**PROBLEM**
Each line below either holds the string "with" or doesn't. Count those that do and give only the number.

**SOURCE DATA**
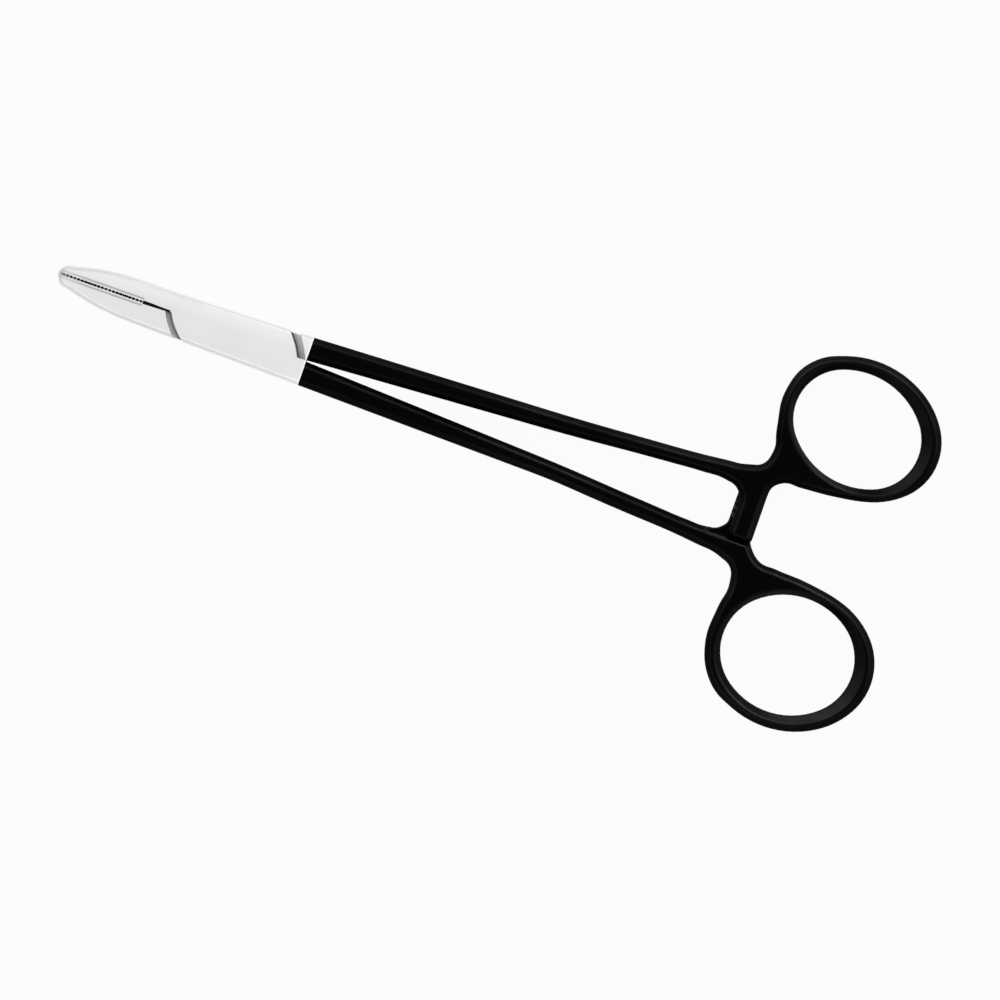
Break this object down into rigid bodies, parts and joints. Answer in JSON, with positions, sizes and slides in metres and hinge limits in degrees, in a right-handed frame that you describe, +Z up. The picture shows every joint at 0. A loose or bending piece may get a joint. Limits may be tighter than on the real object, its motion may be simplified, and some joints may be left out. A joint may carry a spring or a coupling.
{
  "type": "surgical needle holder",
  "caption": "Ring-handled surgical needle holder with a box lock, cross-hatched jaw inserts, ratchet bars and black-coated handles; opens like scissors.",
  "frame": {"origin": "on the plane the instrument lies on, straight below the rivet of the box lock", "axes": "+X towards the finger rings, +Z up along the rivet"},
  "size_m": [0.1805, 0.0764, 0.006],
  "materials": {
    "steel_and_coat": "satin stainless steel jaws and box, glossy black coat on the handles from 15 mm behind the rivet",
    "steel": "satin ground",
    "carbide": "dark, fine cross-hatched"
  },
  "bodies": {
    "female": {"female_half": "steel_and_coat", "box_lock_pin": "steel", "upper_insert": "carbide"},
    "male": {"male_half": "steel_and_coat", "lower_insert": "carbide"}
  },
  "joints": [
    {"name": "box_lock", "type": "hinge", "parent": "female", "child": "male", "pos_m": [0, 0, 0.003], "axis": [0, 0, 1], "range_deg": [0, 40]}
  ]
}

**FULL RESPONSE**
2